On September 2, 2004, President accepted his party’s nomination for reelection with a thinly disguised evangelical appeal to a seemingly enrapt audience. His speech included the following principle:
“The story of America is the story of expanding liberty: an ever-widening circle, constantly growing to reach further and include more. Our nation's founding commitment is still our deepest commitment: In our world, and here at home, we will extend the frontiers of freedom.”

I can understand that in a global community that has shrunk because of the information technology revolution, our own freedom depends on the ability of free men and women around the world to control their own destinies. But should we impose “freedom” by force? Is it not antithetical to freedom that “democracy” be established in repressed societies by the intervention of the world’s superpower?
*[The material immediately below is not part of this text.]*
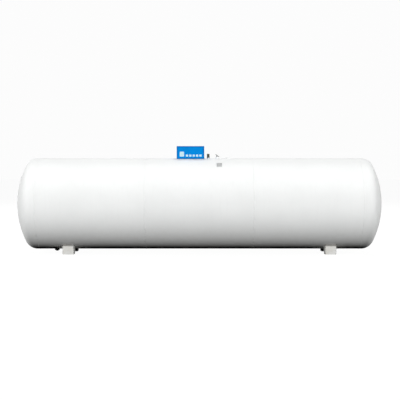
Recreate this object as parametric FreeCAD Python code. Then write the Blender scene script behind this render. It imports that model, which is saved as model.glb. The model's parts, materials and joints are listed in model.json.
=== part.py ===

America, after all, is the fountainhead of the IT revolution. Why can’t it use its skills and tools to teach peoples caught under the oppression of cruel and authoritarian regimes how to recover self-determination? This strategy takes more time to show results than military action; and it doesn’t aggrandize the empires of industrialists and neo-conservatives. Just as important, it may not be achievable within the four-year framework of Presidential politics. But it is more in line with the inhibitive spirit of our founding fathers.

02 September 2004

Does the Unlicensed Sale of Pharmaceuticals Justify War?

How can it be that attempting to establish democratic government in Iraq justified the intervention of the U.S. by force? Reductio ad absurdum, would invasion have been justified in order to eliminate the sale of prescription pharmaceuticals by street vendors? According to The Wall Street Journal of September 2, 2004, the first goal of Iraq’s new Ministry of Health “is to stop unauthorized drug sales.” Maybe the Ministry can also help multinational pharmaceutical companies end unlicensed sales of brand name drugs over the Internet.

It is truly dangerous for consumers to buy prescriptions from unqualified sources. But information is a better weapon than force for generating wise purchasing practices. The same, of course, is true of spreading democracy across the globe.